**Exercise requirements**. Start at the line containing "bm.faces.new((left[row], right[row], right[above], left[above]))", stop at the line containing "for node in", and set down every line in that stretch exactly as written, and nothing else.
═════ Data block ═════
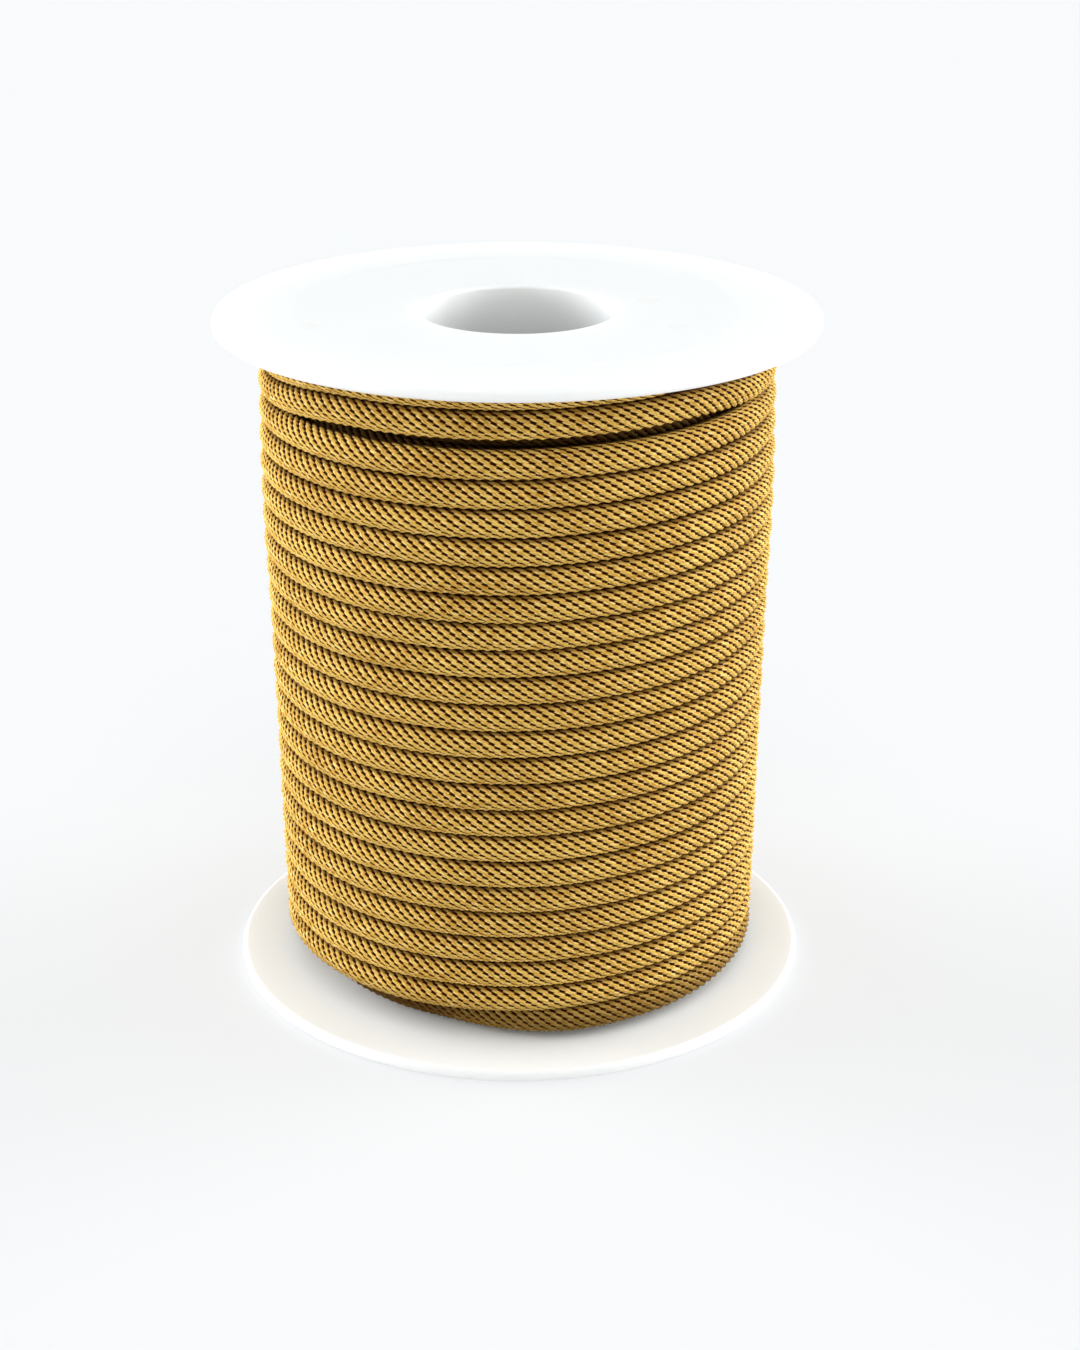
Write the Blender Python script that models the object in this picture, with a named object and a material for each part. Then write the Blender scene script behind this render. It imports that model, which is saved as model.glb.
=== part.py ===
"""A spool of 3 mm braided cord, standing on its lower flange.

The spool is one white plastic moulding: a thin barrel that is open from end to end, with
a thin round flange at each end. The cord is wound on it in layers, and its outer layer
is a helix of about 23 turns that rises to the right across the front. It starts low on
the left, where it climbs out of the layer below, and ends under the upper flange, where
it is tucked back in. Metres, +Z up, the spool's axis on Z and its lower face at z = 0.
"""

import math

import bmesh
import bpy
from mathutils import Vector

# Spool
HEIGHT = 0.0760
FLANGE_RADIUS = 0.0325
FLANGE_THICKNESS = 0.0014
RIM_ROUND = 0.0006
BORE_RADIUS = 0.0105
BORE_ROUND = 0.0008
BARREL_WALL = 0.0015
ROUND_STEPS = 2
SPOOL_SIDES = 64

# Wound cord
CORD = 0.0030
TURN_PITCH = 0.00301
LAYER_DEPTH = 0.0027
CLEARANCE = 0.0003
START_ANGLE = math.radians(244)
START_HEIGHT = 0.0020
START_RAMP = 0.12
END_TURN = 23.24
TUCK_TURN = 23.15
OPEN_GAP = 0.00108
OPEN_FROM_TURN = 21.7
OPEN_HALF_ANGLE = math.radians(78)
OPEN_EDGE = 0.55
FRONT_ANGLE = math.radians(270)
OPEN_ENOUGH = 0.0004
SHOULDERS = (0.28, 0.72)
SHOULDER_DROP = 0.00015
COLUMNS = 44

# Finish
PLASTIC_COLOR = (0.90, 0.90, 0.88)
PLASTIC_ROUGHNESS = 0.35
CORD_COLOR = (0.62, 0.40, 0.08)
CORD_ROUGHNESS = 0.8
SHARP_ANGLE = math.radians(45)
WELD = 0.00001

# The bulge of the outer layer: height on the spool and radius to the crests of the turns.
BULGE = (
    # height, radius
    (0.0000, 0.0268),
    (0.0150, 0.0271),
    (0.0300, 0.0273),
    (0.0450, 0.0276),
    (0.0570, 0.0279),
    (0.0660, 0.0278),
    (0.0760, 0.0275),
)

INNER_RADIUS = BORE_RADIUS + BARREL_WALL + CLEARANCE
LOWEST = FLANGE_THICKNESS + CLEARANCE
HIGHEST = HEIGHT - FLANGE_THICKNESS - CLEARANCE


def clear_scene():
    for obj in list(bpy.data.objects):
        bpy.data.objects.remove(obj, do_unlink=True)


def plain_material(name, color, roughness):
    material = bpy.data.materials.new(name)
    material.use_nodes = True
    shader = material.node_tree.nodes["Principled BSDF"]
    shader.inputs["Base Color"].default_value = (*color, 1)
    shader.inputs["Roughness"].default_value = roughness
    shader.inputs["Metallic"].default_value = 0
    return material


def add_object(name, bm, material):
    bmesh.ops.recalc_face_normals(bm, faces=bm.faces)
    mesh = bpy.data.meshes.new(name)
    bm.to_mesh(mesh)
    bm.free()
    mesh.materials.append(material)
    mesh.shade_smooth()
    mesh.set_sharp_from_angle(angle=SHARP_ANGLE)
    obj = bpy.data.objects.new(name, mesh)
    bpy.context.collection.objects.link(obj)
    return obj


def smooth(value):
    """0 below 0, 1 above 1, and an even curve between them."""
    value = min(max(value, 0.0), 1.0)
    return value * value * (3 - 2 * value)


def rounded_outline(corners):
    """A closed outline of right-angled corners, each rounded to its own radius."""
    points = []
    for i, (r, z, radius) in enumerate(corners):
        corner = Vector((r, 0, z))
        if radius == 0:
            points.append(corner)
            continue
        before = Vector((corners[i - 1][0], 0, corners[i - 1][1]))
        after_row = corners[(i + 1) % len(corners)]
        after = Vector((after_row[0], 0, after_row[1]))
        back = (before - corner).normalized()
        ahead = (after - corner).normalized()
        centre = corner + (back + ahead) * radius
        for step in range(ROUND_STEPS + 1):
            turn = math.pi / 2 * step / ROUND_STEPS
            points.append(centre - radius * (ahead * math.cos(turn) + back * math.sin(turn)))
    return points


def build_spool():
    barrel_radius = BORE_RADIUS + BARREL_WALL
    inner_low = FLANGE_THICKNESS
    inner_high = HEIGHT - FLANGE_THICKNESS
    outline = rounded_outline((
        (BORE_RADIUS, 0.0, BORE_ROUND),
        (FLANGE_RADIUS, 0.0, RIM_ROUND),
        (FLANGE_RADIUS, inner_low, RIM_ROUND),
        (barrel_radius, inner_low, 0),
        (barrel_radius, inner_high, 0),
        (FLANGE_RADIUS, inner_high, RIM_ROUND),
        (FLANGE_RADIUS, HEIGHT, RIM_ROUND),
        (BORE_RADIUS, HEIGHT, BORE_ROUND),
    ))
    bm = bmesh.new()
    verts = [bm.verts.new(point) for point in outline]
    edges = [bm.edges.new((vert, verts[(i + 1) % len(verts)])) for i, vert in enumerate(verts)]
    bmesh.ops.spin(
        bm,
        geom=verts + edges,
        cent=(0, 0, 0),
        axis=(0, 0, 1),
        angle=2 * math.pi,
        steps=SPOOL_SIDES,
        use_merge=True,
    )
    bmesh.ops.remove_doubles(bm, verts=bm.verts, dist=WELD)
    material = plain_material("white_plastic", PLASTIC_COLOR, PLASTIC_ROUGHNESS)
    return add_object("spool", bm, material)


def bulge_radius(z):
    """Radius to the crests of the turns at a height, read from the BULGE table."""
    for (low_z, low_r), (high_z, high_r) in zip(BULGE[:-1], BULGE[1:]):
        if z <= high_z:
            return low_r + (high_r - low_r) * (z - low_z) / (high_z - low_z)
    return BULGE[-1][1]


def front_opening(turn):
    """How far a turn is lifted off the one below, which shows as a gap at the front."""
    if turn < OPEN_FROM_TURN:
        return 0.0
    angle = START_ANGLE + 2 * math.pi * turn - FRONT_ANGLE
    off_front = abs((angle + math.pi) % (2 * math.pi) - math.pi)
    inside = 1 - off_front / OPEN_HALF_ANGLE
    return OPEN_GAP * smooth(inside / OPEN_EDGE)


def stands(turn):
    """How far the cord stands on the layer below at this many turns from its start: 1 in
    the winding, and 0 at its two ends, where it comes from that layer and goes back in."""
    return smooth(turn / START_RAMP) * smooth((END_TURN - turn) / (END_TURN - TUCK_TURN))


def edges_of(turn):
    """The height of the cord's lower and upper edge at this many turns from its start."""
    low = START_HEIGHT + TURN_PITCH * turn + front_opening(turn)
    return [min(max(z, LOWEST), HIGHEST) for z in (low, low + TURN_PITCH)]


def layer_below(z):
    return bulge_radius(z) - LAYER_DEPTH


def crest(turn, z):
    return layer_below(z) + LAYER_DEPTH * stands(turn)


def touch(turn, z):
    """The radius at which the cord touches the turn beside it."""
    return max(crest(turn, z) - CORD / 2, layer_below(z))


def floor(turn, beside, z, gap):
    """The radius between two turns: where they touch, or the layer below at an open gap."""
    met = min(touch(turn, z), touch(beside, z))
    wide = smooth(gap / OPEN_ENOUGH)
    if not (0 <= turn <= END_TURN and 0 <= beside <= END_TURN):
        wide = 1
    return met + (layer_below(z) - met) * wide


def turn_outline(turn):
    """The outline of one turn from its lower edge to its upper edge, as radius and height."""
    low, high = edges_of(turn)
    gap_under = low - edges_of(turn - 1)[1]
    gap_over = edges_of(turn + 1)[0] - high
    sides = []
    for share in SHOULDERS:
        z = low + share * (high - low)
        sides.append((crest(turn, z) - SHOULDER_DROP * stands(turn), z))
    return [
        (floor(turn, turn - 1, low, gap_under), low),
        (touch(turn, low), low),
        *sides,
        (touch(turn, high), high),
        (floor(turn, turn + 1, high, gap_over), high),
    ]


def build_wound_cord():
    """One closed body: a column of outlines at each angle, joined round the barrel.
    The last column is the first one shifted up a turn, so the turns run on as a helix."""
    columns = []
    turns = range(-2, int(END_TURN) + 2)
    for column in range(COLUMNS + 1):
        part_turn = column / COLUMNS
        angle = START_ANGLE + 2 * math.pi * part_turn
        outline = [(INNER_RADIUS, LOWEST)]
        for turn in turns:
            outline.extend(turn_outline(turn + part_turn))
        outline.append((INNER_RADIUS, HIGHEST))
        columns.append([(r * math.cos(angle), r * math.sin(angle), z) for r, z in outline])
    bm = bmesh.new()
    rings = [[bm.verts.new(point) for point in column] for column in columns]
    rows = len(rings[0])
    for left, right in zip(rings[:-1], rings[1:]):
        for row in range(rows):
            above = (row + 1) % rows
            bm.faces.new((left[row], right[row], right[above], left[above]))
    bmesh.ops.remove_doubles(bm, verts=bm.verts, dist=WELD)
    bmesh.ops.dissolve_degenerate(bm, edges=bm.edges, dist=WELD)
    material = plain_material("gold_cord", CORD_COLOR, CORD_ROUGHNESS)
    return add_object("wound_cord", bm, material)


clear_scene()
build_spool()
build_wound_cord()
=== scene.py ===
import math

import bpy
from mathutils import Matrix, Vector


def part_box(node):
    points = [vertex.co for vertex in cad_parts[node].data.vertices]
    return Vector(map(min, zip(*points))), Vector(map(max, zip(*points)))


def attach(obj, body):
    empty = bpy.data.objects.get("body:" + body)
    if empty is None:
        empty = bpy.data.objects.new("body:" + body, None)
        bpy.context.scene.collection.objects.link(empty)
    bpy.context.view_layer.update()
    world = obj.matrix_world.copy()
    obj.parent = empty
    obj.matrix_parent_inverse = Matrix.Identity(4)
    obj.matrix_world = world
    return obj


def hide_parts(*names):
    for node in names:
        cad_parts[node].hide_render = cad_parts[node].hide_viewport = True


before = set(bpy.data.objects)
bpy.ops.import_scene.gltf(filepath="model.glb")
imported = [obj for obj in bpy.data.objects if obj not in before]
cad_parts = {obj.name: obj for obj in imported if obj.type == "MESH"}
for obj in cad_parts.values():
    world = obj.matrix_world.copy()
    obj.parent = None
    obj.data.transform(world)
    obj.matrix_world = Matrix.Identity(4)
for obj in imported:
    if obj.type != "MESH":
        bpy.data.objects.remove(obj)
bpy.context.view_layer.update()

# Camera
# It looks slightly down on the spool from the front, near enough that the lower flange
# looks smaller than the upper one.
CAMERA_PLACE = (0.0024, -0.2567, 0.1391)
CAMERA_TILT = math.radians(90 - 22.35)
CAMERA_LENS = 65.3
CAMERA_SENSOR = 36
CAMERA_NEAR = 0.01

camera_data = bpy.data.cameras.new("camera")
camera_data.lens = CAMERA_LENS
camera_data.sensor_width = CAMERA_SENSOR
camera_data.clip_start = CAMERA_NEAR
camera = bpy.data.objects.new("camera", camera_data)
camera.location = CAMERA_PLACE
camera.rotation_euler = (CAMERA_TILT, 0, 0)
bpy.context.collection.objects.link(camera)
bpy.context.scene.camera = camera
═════
**Response**.
            bm.faces.new((left[row], right[row], right[above], left[above]))
    bmesh.ops.remove_doubles(bm, verts=bm.verts, dist=WELD)
    bmesh.ops.dissolve_degenerate(bm, edges=bm.edges, dist=WELD)
    material = plain_material("gold_cord", CORD_COLOR, CORD_ROUGHNESS)
    return add_object("wound_cord", bm, material)


clear_scene()
build_spool()
build_wound_cord()
=== scene.py ===
import math

import bpy
from mathutils import Matrix, Vector


def part_box(node):
    points = [vertex.co for vertex in cad_parts[node].data.vertices]
    return Vector(map(min, zip(*points))), Vector(map(max, zip(*points)))


def attach(obj, body):
    empty = bpy.data.objects.get("body:" + body)
    if empty is None:
        empty = bpy.data.objects.new("body:" + body, None)
        bpy.context.scene.collection.objects.link(empty)
    bpy.context.view_layer.update()
    world = obj.matrix_world.copy()
    obj.parent = empty
    obj.matrix_parent_inverse = Matrix.Identity(4)
    obj.matrix_world = world
    return obj


def hide_parts(*names):
    for node in names:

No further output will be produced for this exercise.